• _Problem to work on_
Return the line containing "cotterPin(-COTTER.x, true), GREY_STEEL);" and all lines after it exactly; stop at the end of the material.

::::

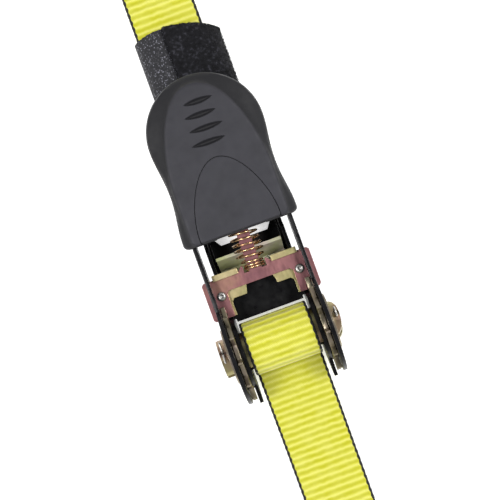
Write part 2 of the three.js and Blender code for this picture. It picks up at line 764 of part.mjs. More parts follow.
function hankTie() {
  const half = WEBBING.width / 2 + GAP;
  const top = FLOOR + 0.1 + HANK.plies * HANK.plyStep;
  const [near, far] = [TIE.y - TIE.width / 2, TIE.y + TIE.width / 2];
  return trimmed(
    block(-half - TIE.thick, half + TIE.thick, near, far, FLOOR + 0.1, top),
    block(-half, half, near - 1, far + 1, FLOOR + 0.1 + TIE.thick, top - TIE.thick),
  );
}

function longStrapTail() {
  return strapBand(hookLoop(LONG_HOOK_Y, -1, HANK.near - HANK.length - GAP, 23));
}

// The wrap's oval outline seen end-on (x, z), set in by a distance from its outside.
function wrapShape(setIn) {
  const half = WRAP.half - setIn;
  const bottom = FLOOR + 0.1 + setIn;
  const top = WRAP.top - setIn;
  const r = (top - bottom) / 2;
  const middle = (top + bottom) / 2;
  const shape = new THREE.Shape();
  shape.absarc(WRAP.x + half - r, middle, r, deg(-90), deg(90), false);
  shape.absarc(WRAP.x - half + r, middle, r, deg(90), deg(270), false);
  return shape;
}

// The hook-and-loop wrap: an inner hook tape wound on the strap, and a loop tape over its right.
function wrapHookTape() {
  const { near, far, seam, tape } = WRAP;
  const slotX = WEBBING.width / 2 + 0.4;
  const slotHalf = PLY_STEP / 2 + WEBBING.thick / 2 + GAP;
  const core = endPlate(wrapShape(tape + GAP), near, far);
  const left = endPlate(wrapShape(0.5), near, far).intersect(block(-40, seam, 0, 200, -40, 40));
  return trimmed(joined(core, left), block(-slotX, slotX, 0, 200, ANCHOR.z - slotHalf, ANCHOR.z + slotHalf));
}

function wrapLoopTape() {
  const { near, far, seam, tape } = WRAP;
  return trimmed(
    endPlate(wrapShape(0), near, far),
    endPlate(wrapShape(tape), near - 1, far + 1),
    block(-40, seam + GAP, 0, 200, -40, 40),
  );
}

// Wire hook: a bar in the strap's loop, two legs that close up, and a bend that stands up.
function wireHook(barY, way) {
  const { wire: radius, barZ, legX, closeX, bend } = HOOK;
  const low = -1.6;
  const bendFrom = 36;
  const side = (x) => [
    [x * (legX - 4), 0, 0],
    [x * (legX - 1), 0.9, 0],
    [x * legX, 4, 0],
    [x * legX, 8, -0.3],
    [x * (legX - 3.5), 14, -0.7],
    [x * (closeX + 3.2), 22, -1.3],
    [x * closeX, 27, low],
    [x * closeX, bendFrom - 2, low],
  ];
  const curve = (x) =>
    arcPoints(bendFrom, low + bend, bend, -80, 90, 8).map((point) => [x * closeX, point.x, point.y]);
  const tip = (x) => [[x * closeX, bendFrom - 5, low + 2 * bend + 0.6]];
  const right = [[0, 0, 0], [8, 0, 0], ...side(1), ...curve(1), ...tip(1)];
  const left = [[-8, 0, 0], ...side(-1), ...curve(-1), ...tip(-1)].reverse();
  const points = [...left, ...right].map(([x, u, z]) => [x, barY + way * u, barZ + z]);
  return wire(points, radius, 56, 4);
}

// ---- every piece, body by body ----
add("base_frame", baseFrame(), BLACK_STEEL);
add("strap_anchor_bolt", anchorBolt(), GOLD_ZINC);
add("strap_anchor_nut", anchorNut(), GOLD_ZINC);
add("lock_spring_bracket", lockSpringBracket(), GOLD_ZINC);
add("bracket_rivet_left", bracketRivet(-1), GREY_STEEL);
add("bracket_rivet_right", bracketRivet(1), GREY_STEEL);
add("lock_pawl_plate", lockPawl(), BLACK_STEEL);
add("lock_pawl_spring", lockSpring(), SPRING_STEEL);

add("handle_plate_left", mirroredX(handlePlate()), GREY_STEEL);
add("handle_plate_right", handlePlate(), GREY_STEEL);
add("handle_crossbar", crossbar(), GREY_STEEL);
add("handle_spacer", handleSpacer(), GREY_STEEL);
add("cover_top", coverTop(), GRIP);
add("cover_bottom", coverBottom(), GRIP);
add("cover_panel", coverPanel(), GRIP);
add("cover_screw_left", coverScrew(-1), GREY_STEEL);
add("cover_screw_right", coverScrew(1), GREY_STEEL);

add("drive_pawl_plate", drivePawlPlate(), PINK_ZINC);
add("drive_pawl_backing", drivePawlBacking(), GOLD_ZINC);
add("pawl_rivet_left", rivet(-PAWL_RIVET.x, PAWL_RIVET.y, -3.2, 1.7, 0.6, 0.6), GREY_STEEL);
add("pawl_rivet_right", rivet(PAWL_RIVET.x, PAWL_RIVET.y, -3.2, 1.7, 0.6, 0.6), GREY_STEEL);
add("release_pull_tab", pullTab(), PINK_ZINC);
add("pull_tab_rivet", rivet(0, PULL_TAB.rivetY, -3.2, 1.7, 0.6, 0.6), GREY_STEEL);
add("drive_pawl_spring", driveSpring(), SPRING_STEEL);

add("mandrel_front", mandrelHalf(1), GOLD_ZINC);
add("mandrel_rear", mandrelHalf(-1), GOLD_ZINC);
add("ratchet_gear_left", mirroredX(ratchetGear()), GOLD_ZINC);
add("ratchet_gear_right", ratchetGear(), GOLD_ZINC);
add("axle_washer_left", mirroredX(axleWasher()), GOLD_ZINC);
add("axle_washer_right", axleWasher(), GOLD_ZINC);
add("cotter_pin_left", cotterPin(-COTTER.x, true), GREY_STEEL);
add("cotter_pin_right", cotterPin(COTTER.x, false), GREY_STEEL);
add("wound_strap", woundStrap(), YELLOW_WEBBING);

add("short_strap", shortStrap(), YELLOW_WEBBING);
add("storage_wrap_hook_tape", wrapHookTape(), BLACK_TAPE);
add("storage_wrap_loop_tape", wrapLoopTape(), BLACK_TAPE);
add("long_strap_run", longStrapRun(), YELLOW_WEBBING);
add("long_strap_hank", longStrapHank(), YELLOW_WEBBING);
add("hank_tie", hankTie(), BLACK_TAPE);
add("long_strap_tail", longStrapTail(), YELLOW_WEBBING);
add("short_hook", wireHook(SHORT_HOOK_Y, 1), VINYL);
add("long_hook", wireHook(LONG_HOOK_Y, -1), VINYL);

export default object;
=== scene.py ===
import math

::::

• _Solution_
add("cotter_pin_left", cotterPin(-COTTER.x, true), GREY_STEEL);
add("cotter_pin_right", cotterPin(COTTER.x, false), GREY_STEEL);
add("wound_strap", woundStrap(), YELLOW_WEBBING);

add("short_strap", shortStrap(), YELLOW_WEBBING);
add("storage_wrap_hook_tape", wrapHookTape(), BLACK_TAPE);
add("storage_wrap_loop_tape", wrapLoopTape(), BLACK_TAPE);
add("long_strap_run", longStrapRun(), YELLOW_WEBBING);
add("long_strap_hank", longStrapHank(), YELLOW_WEBBING);
add("hank_tie", hankTie(), BLACK_TAPE);
add("long_strap_tail", longStrapTail(), YELLOW_WEBBING);
add("short_hook", wireHook(SHORT_HOOK_Y, 1), VINYL);
add("long_hook", wireHook(LONG_HOOK_Y, -1), VINYL);

export default object;
=== scene.py ===
import math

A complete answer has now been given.